* Start *

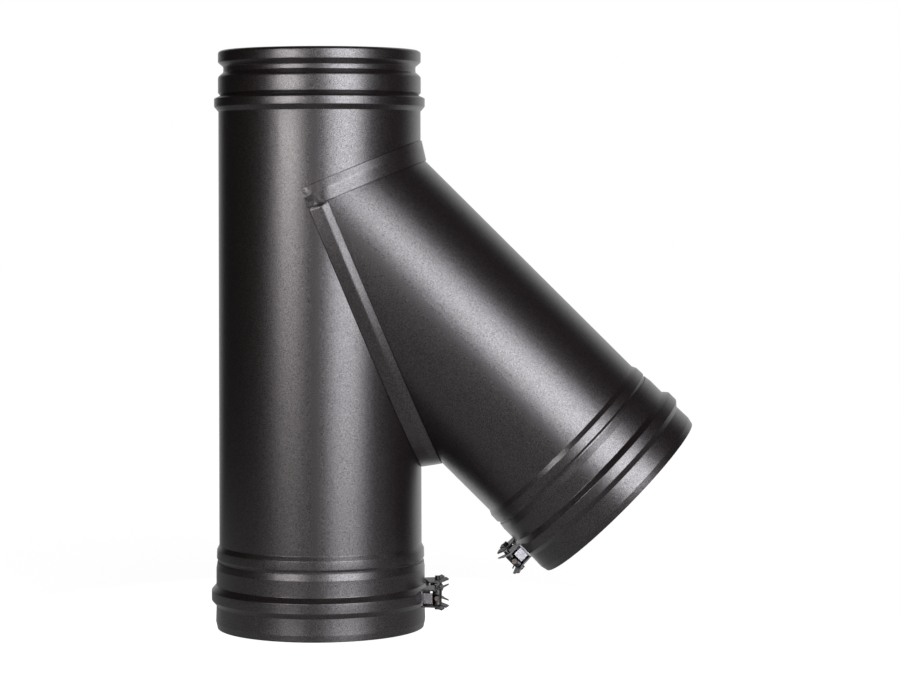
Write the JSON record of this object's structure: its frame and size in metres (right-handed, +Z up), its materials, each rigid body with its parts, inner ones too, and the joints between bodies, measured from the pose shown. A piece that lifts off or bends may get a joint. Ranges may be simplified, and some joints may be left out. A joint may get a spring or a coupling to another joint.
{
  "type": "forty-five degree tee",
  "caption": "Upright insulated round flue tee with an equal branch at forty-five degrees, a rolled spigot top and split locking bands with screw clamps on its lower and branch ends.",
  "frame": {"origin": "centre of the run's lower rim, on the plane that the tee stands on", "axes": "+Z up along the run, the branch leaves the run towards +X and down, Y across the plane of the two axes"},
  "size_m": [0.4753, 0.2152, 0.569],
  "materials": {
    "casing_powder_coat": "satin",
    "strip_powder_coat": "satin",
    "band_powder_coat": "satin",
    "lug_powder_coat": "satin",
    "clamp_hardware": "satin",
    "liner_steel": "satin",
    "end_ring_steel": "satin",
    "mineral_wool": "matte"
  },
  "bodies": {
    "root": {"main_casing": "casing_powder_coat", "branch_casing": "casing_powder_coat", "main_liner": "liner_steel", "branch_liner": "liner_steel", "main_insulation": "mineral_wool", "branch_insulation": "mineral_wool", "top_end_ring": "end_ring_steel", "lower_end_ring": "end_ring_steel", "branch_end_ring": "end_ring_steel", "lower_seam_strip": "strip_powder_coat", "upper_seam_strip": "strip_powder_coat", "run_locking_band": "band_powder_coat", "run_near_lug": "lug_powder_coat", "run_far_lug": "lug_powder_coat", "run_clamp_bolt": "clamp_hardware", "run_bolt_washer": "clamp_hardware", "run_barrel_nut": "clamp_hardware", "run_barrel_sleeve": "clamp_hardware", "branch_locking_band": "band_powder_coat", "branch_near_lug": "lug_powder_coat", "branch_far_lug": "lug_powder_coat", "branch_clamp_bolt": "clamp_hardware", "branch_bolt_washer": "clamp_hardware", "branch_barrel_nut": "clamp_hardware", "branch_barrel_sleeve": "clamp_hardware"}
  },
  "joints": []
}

* End *
* Start *

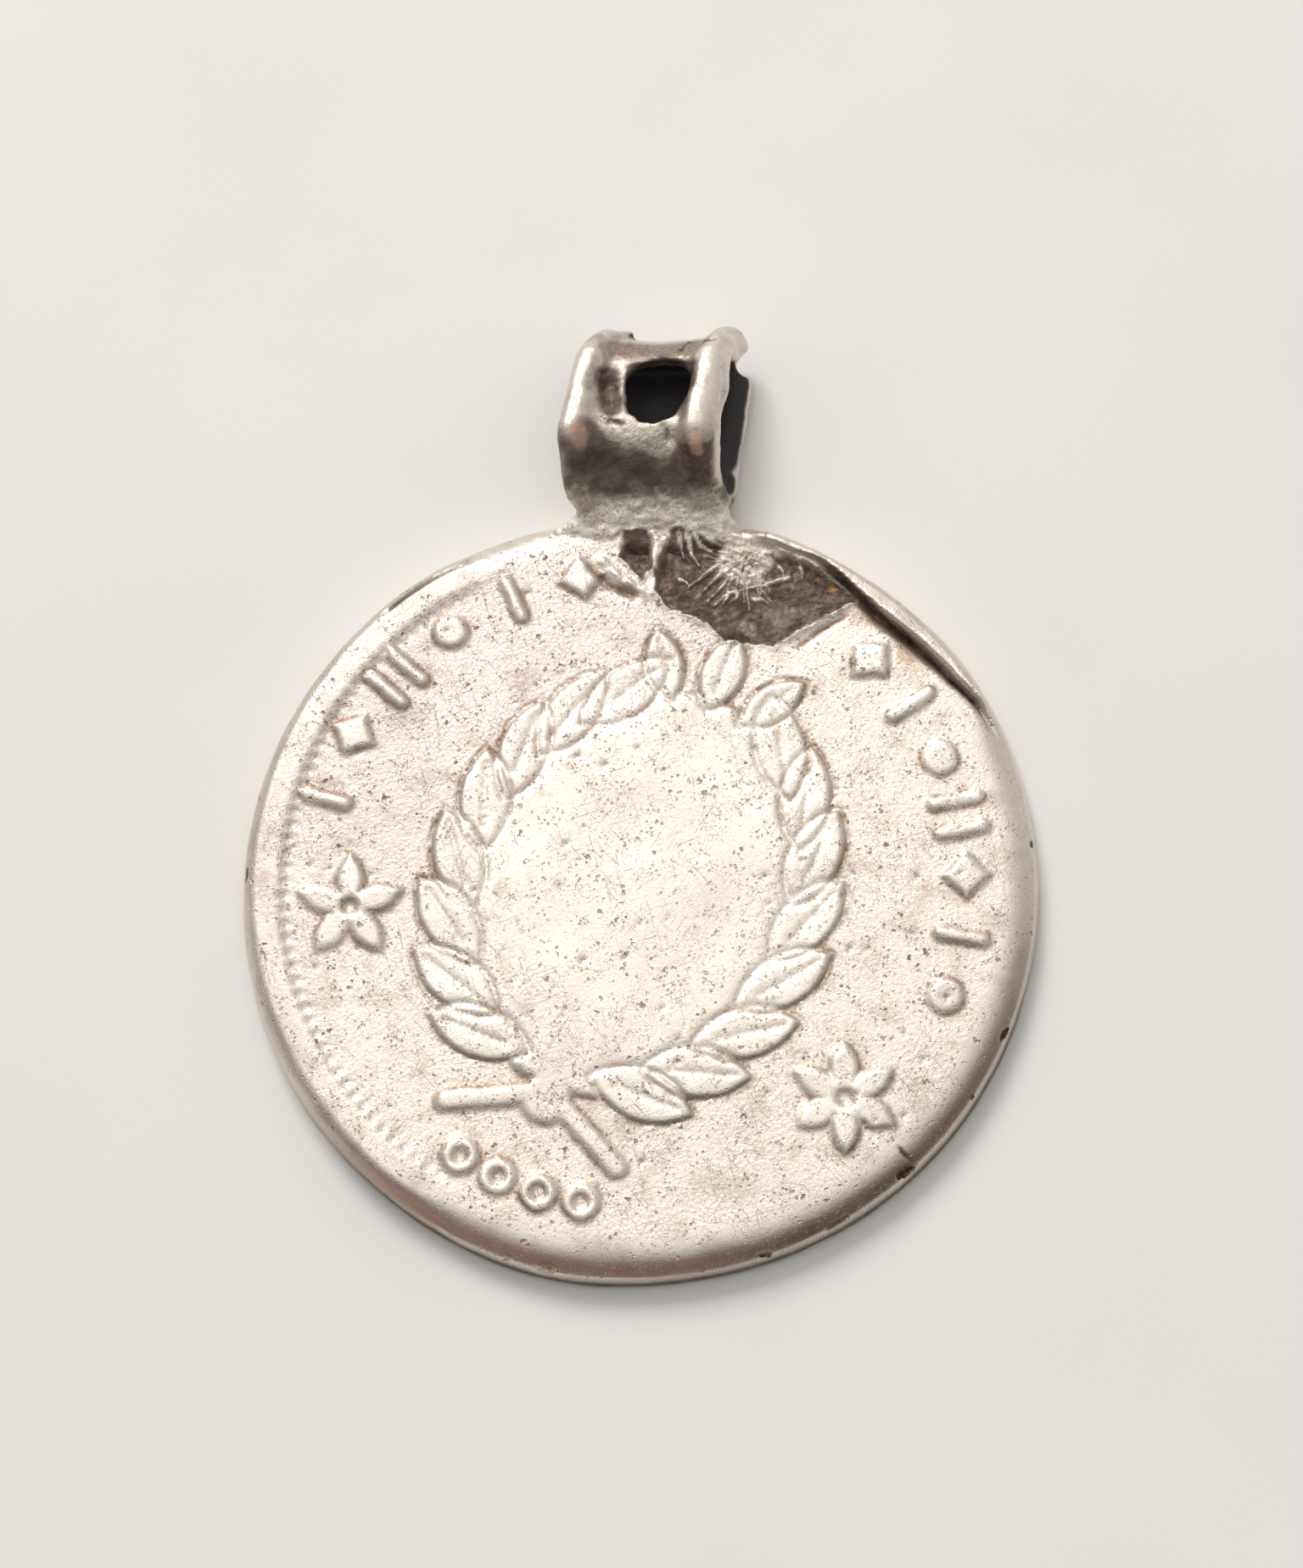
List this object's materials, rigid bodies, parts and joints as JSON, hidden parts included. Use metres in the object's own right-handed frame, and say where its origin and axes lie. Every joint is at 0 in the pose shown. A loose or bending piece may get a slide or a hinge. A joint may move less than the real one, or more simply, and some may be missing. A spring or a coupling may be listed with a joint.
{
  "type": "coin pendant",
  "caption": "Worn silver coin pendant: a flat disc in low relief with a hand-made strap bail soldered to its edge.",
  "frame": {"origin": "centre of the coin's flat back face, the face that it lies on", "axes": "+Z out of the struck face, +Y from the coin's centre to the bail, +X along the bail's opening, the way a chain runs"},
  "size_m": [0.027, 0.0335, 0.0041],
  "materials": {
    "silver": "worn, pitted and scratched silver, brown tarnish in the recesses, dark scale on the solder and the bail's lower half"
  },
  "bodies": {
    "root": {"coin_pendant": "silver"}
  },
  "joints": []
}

* End *

PROMPT: The answer is a single number, the count of lines in the records that contain the string "piece".

TASK ANSWER: 2